## START DATA EXCERPT
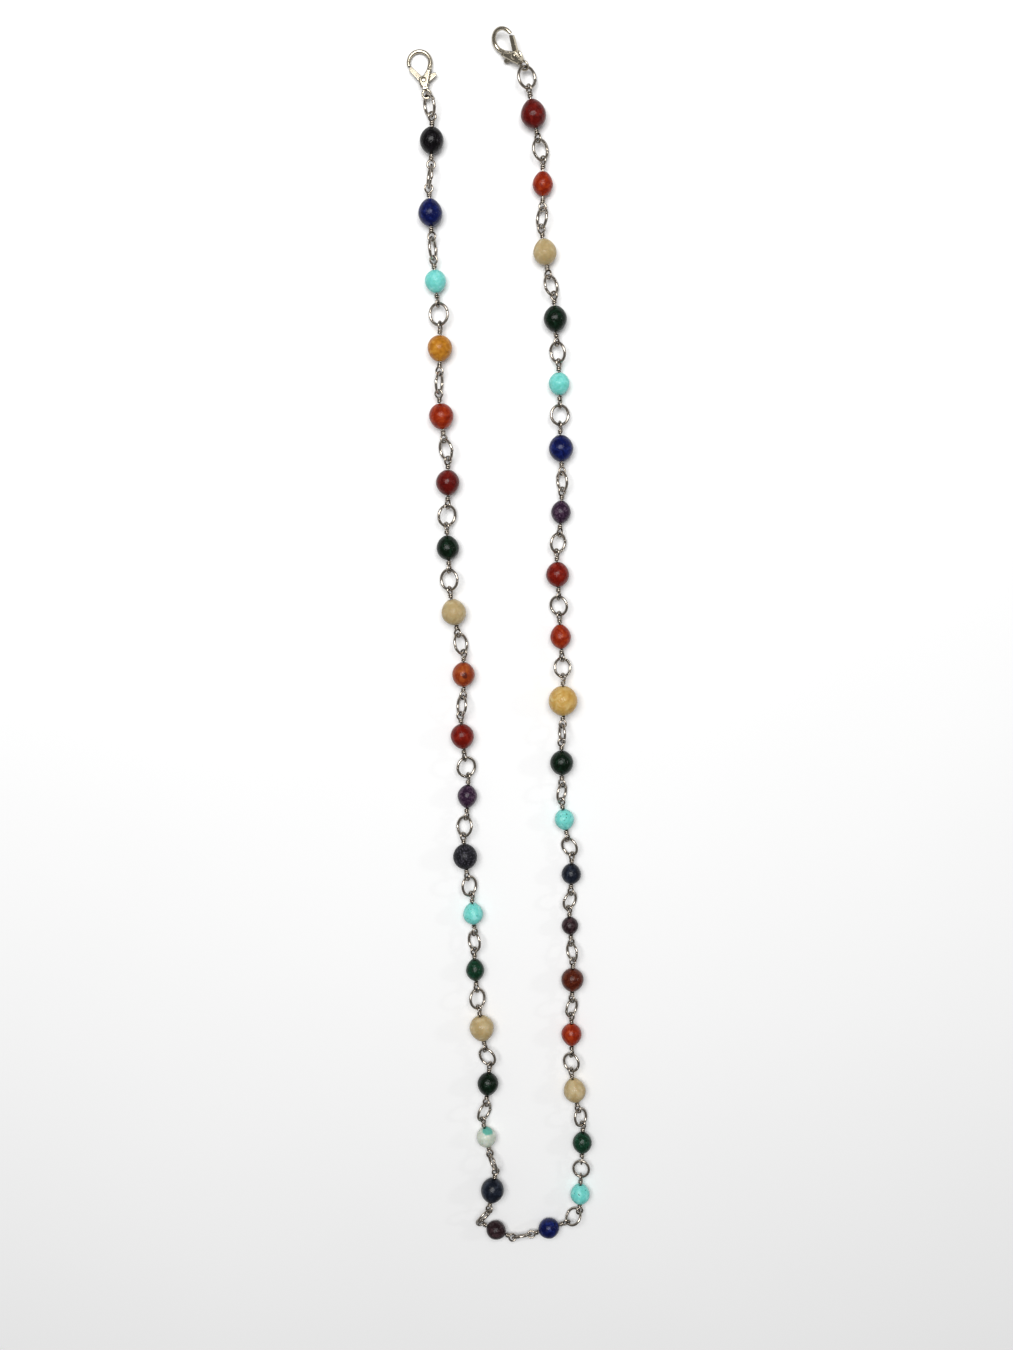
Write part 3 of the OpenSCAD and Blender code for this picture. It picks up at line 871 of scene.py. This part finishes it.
def coil_spring(name):
    """Two and a half turns round the rivet."""
    thick = 0.15 * MM
    low = -LEVER_THICK / 2 + 0.08 * MM
    angles = np.linspace(0, 5 * math.pi, 70)
    radius = SPRING_RADIUS - thick
    points = [
        (PIVOT[0] + radius * math.cos(a), PIVOT[1] + radius * math.sin(a), low + 0.2 * MM * a / angles[-1])
        for a in angles
    ]
    return swept_wire(name, points, thick, 8)


# %% Put both clasps in place
def place_flat_piece(piece, side, body, node, material):
    eye, directions = clasps[side]
    turn = Matrix(np.array(directions).T.tolist()).to_4x4()
    piece.data.transform(Matrix.Translation(Vector(eye)) @ turn)
    return finish_piece(piece, body, node, material)


for side in SIDES:
    for making, part, body, slot, material in (
        (cast_body, "hook", "clasp", "silver_clasp", SILVER_CLASP),
        (stamp_lever, "lever", "lever", "silver_clasp", SILVER_CLASP),
        (turn_rivet, "rivet", "clasp", "silver_clasp", SILVER_CLASP),
        (coil_spring, "spring", "clasp", "spring_steel", SPRING_STEEL),
    ):
        made = making(f"{side}_{part}")
        place_flat_piece(made, side, f"{side}_{body}", f"{side}_clasp_{part}", material)
        print(made.name, len(made.data.polygons), "faces")

# %% [markdown]
# ## The surface, the light and the camera
#
# The chain lies on a plain pale surface. A broad lamp overhead gives each bead its soft
# patch of light, and a small one at the side gives the sharp glint. A dim room round them
# gives the metal something dark to reflect. The camera looks down steeply from the end
# where the clasps are.

# %% The surface
floor_material, floor_nodes, floor_links, floor_shader = start_material("pale_surface")
floor_place = floor_nodes.new("ShaderNodeTexCoord").outputs["Object"]
floor_cloud = noise(floor_nodes, floor_links, floor_place, 6, detail=3)
floor_tone = ramp(floor_nodes, floor_links, floor_cloud, [(0.3, grey(0.93)), (0.7, grey(0.95))])
floor_links.new(floor_tone, floor_shader.inputs["Base Color"])
floor_shader.inputs["Roughness"].default_value = 0.8
FLOOR_HALF = 3.0
floor = piece_from(
    "surface",
    [(-FLOOR_HALF, -FLOOR_HALF, 0), (FLOOR_HALF, -FLOOR_HALF, 0),
     (FLOOR_HALF, FLOOR_HALF, 0), (-FLOOR_HALF, FLOOR_HALF, 0)],
    [(0, 1, 2, 3)],
)
floor.location.z = -0.01 * MM
floor.data.materials.append(floor_material)


# %% The lights
def area_light(name, place, aim, size, power, colour=(1, 1, 1)):
    lamp = bpy.data.lights.new(name, "AREA")
    lamp.shape = "RECTANGLE"
    lamp.size, lamp.size_y = size
    lamp.energy = power
    lamp.color = colour
    light = bpy.data.objects.new(name, lamp)
    light.location = place
    light.rotation_euler = (Vector(aim) - Vector(place)).to_track_quat("-Z", "Y").to_euler()
    scene.collection.objects.link(light)


area_light("overhead", (-0.06, 0.30, 0.80), (0, 0.02, 0), (0.6, 0.4), 7.8)
area_light("side_glint", (0.75, 0.10, 0.42), (0, 0, 0), (0.06, 0.06), 0.5)
world = bpy.data.worlds.new("room")
world.use_nodes = True
world.node_tree.nodes["Background"].inputs["Color"].default_value = (1.0, 1.0, 1.0, 1)
world.node_tree.nodes["Background"].inputs["Strength"].default_value = 0.16
scene.world = world
scene.view_settings.view_transform = "Standard"

# %% The camera
LOOK_ANGLE = math.radians(11.7)     # off the vertical, from the clasps' end
ROLL = math.radians(-3)             # the chain lies slightly askew in the view
DISTANCE = 0.4
AIM = Vector((-1.6, 3.2, 3.0)) * MM
turn = Matrix.Rotation(ROLL, 3, "Z")
forward = turn @ Vector((0, -math.sin(LOOK_ANGLE), -math.cos(LOOK_ANGLE)))
upward = turn @ Vector((0, math.cos(LOOK_ANGLE), -math.sin(LOOK_ANGLE)))
camera_data = bpy.data.cameras.new("camera")
camera_data.lens = 37.7
camera_data.clip_start = 0.01
camera = bpy.data.objects.new("camera", camera_data)
right = forward.cross(upward)
camera.matrix_world = Matrix.Translation(AIM - forward * DISTANCE) @ Matrix(
    (right, upward, -forward)).transposed().to_4x4()
scene.collection.objects.link(camera)
scene.camera = camera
## END DATA EXCERPT
STATED GOAL> Starting at the first line of the material above, reproduce each line exactly up to and including the line with "return finish_piece(piece, body, node, material)".

FINAL RESULT>
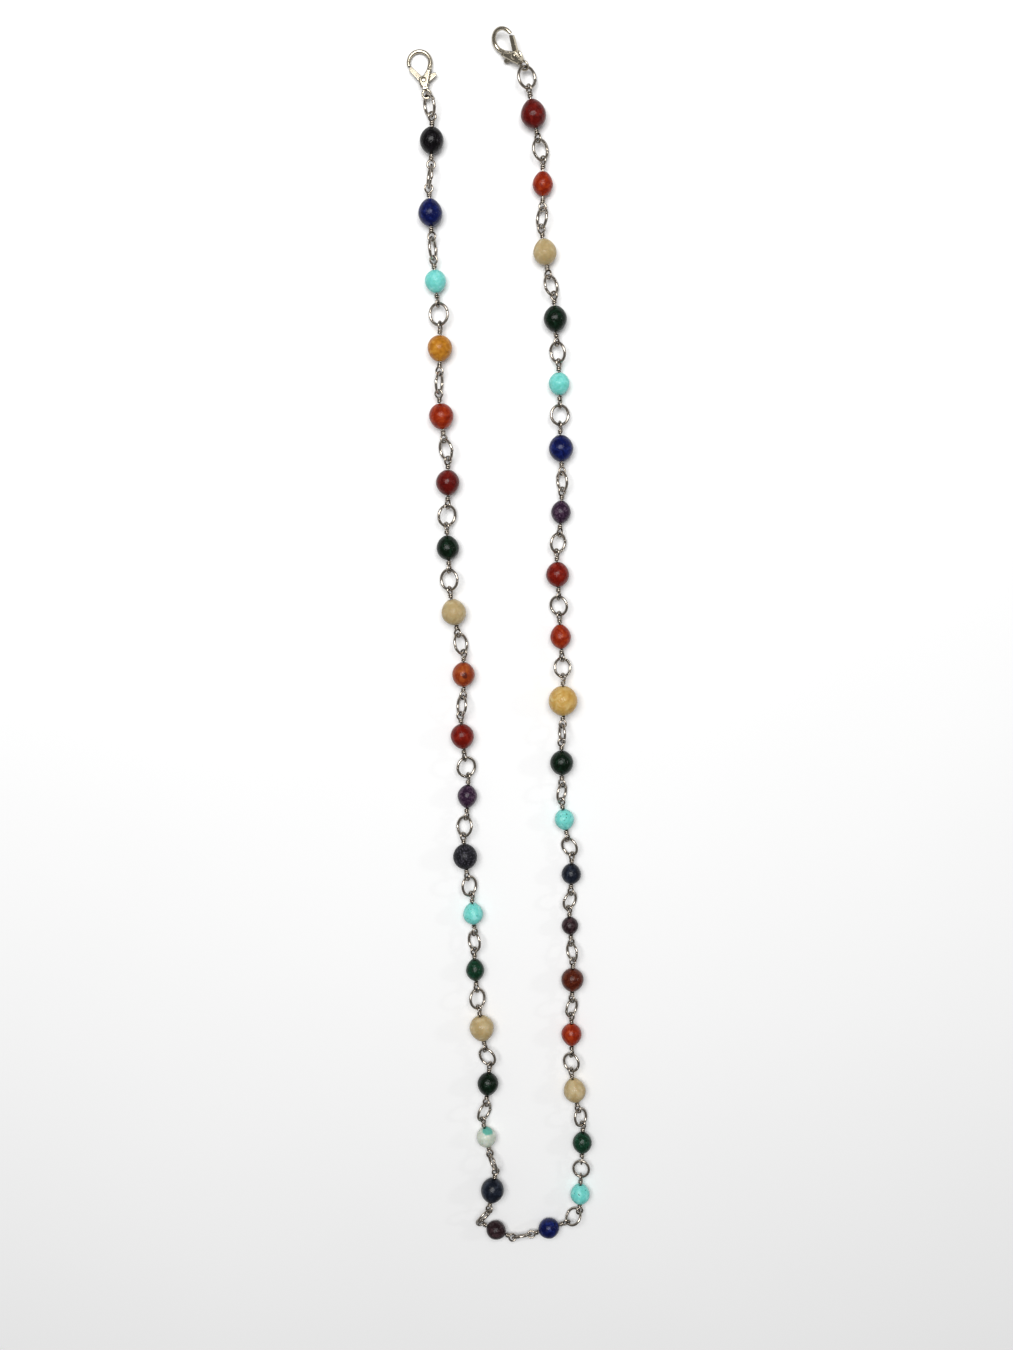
Write part 3 of the OpenSCAD and Blender code for this picture. It picks up at line 871 of scene.py. This part finishes it.
def coil_spring(name):
    """Two and a half turns round the rivet."""
    thick = 0.15 * MM
    low = -LEVER_THICK / 2 + 0.08 * MM
    angles = np.linspace(0, 5 * math.pi, 70)
    radius = SPRING_RADIUS - thick
    points = [
        (PIVOT[0] + radius * math.cos(a), PIVOT[1] + radius * math.sin(a), low + 0.2 * MM * a / angles[-1])
        for a in angles
    ]
    return swept_wire(name, points, thick, 8)


# %% Put both clasps in place
def place_flat_piece(piece, side, body, node, material):
    eye, directions = clasps[side]
    turn = Matrix(np.array(directions).T.tolist()).to_4x4()
    piece.data.transform(Matrix.Translation(Vector(eye)) @ turn)
    return finish_piece(piece, body, node, material)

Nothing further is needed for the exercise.